Ganz ohne Übersinnliches kommt hingegen Steinunn Sigurðardóttir in „Der gute Liebhaber“ aus. In sehr nüchternem, klaren Stil schreibt sie eine anfangs märchenhaft anmutende Geschichte von Karl, der, nachdem er in den USA ein erfolgreicher Geschäftsmann geworden ist, nach Island kommt, um seine Jugendliebe zu entführen – was ihm dank einer Reihe ziemlich unwahrscheinlicher Zufälle auch gelingt. Ein Leben lang hatte er sich nach Una verzehrt; keine seiner zahlreichen Geliebten, fast alle äußerlich perfekt, konnten ihn über seinen Verlust trösten. Er hält sich für einen „guten Liebhaber“, der eine Frau perfekt befriedigen kann. Er selbst „verzichtet“ dabei auf den Orgasmus. Doch gerade als sich das Märchen mit Una zu erfüllen scheint, erinnert Karl sich an Doreen, eine der weniger perfekten Geliebten, die hinter seine Fassade blickte, die ihn mit seiner Masche des perfekten Liebhabers nicht so einfach davon kommen ließ, und ihn dadurch gleichzeitig abstieß und anzog.

Steinunn Sigurðardóttir: Der gute Liebhaber. Roman. Übersetzt von Coletta Bürling. 223 Seiten, Rowohlt, Reinbek bei Hamburg 2011            EUR 18,50

Kristín Marja Baldursdóttir

Eine Autorin, die von sich sagt: „Gleichberechtigung war meine Vision als ich mit dem Schreiben begann“, ist Kristín Marja Baldursdóttir. Im deutschsprachigen Raum wurde sie 2001 mit „Möwengelächter“ bekannt, das später auch verfilmt wurde. Ihre älteren Romane sind gerade als Taschenbücher neu aufgelegt worden.
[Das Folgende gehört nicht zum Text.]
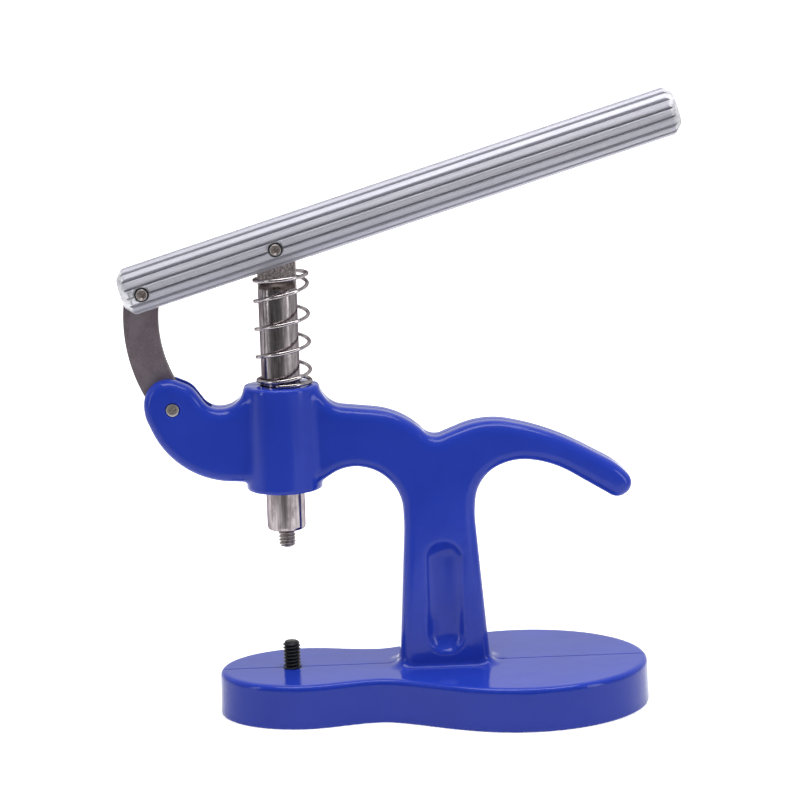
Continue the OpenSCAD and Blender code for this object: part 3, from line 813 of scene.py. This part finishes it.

Neu erschienen ist der Roman „Sterneneis“, der eine 14-Jährige und eine Frau in den 50ern in ein einsames Ferienhaus ohne Strom und damit ohne Handy, Internet und Fernsehen verschlägt, wo sie ein ganzes Wochenende zusammen verbringen. Sie finden einen Draht zueinander, als die Ältere beginnt, der Jüngeren Geschichten aus ihrem Leben zu erzählen.

Kristín Marja Baldursdóttir: Sterneneis. Roman. Übersetzt von Ursula Giger. 240 Seiten, Krüger Verlag, 2011   EUR 17,50

Es bleibt zu hoffen, dass das Interesse an isländischer Literatur auch nach der Buchmesse weiter anhält. Ob historisch oder gegenwärtig, ob übersinnlich oder ganz ohne Elfen und Trolle. Die isländische Literatur hat viel zu bieten. Kein Wunder, dass die Isländer*innen so gerne lesen.